GWAS search individual genomes for small variations, called single-nucleotide polymorphisms (SNPs), that occur more frequently in people with a particular disease than in people without the disease. Hundreds or thousands of SNPs can be evaluated at the same time in large groups of people. In this case, researchers used data from over 200,000 SNPs from 31,747 men of European ancestry participating in the ongoing international PRACTICAL consortium project.
Genotype, prostate cancer status and age were analyzed to select SNPs associated with prostate cancer diagnosis. Then the data was incorporated into a new prediction tool, the Polygenic Hazard Score, which involves survival analysis to estimate SNPs’ effects on age at diagnosis of aggressive prostate cancer. The results led to a Polygenic Hazard Score for Prostate Cancer that can estimate individual genetic risk. The Polygenic Hazard Score was then further tested on an independent dataset from the ProtecT study centered at the Nuffield Department of Surgical Sciences.
Ian Mills, John Black Associate Professor of Prostate Cancer at the Nuffield Department of Surgical Sciences, said: ‘The strength of this test is that an individual’s genotype does not change with age, so the polygenic hazard score can be calculated at any time and used as a tool for men deciding whether and when to undergo screening for prostate cancer.
‘This is particularly important for men at risk of developing prostate cancer at a very young age, before standard guidelines recommend screening.

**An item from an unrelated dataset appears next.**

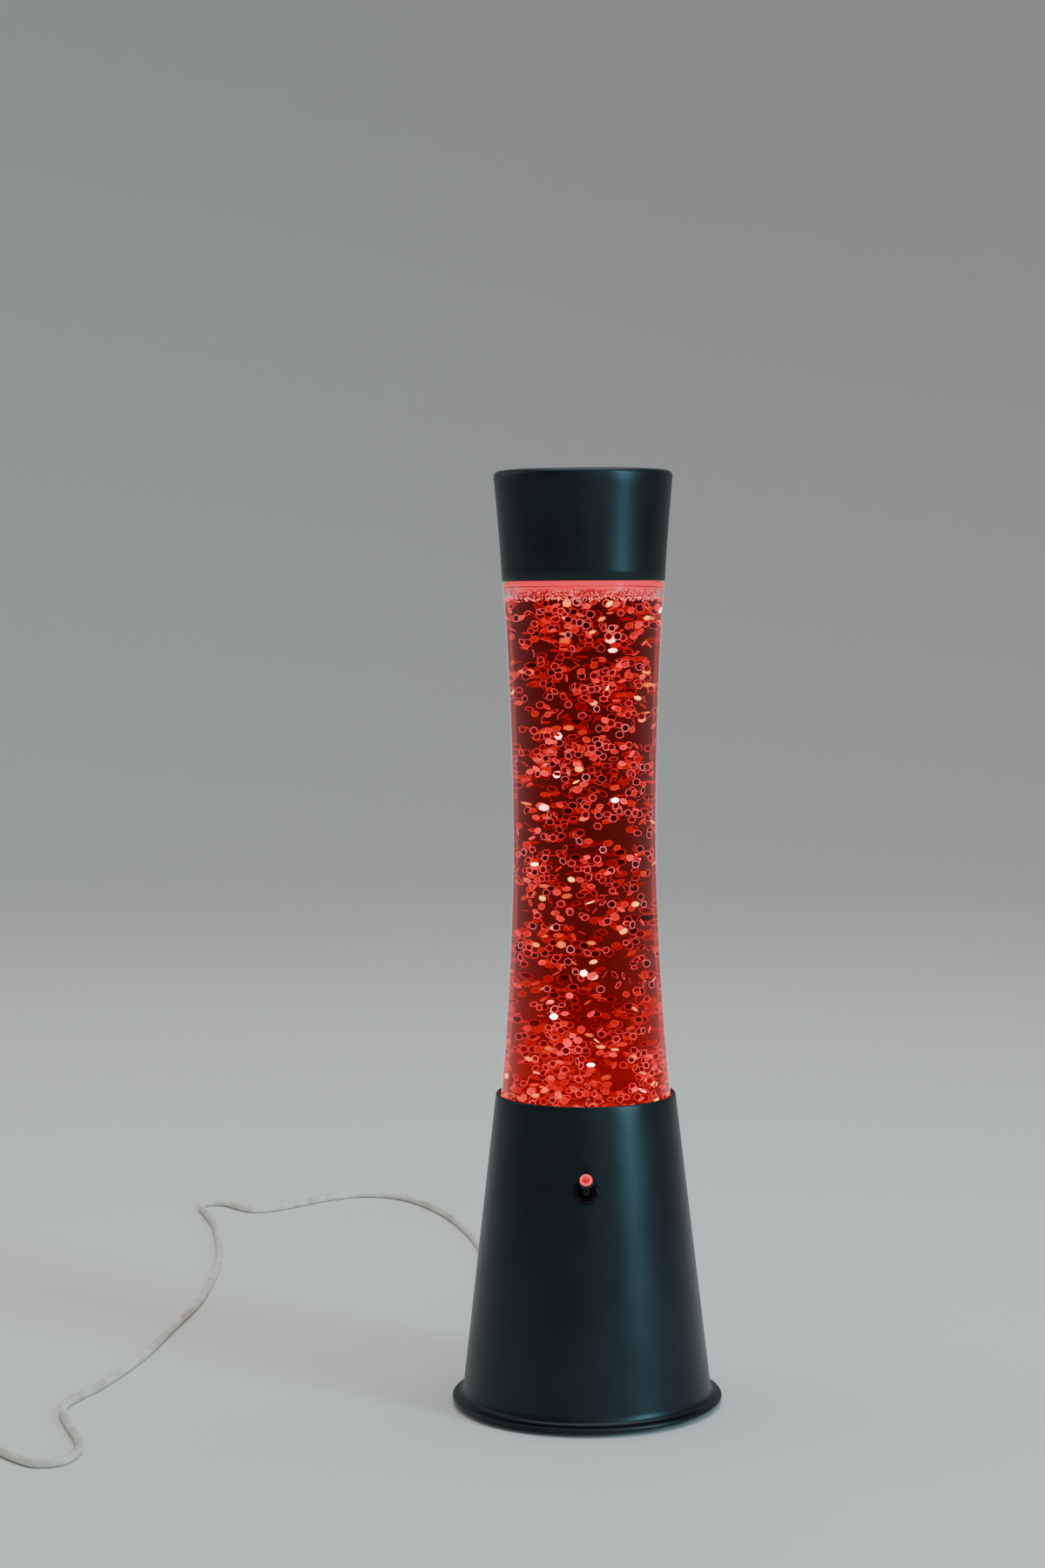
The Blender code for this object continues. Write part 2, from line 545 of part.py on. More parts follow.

‘However, we still need to study the clinical benefits before the polygenic hazard score is ready for routine use.’
First author on the paper, Dr Tyler Seibert of the University of California San Diego, said: ‘The polygenic hazard score was calculated from 54 SNPs and proved to be a highly significant predictor of age at diagnosis of aggressive prostate cancer.
‘When men in the ProtecT dataset with a high polygenic hazard score were compared to those with average PHS, their risk of aggressive prostate cancer was at least 2.9 times greater.
‘And when we account statistically for the effect of the GWAS having disproportionately high numbers of men with disease compared to the general population, we estimate that the risk defined by the polygenic hazard score is 4.6 times greater.’
The full paper, ‘Polygenic hazard score to guide screening for aggressive prostate cancer: development and validation in large-scale cohorts’, can be read in the BMJ.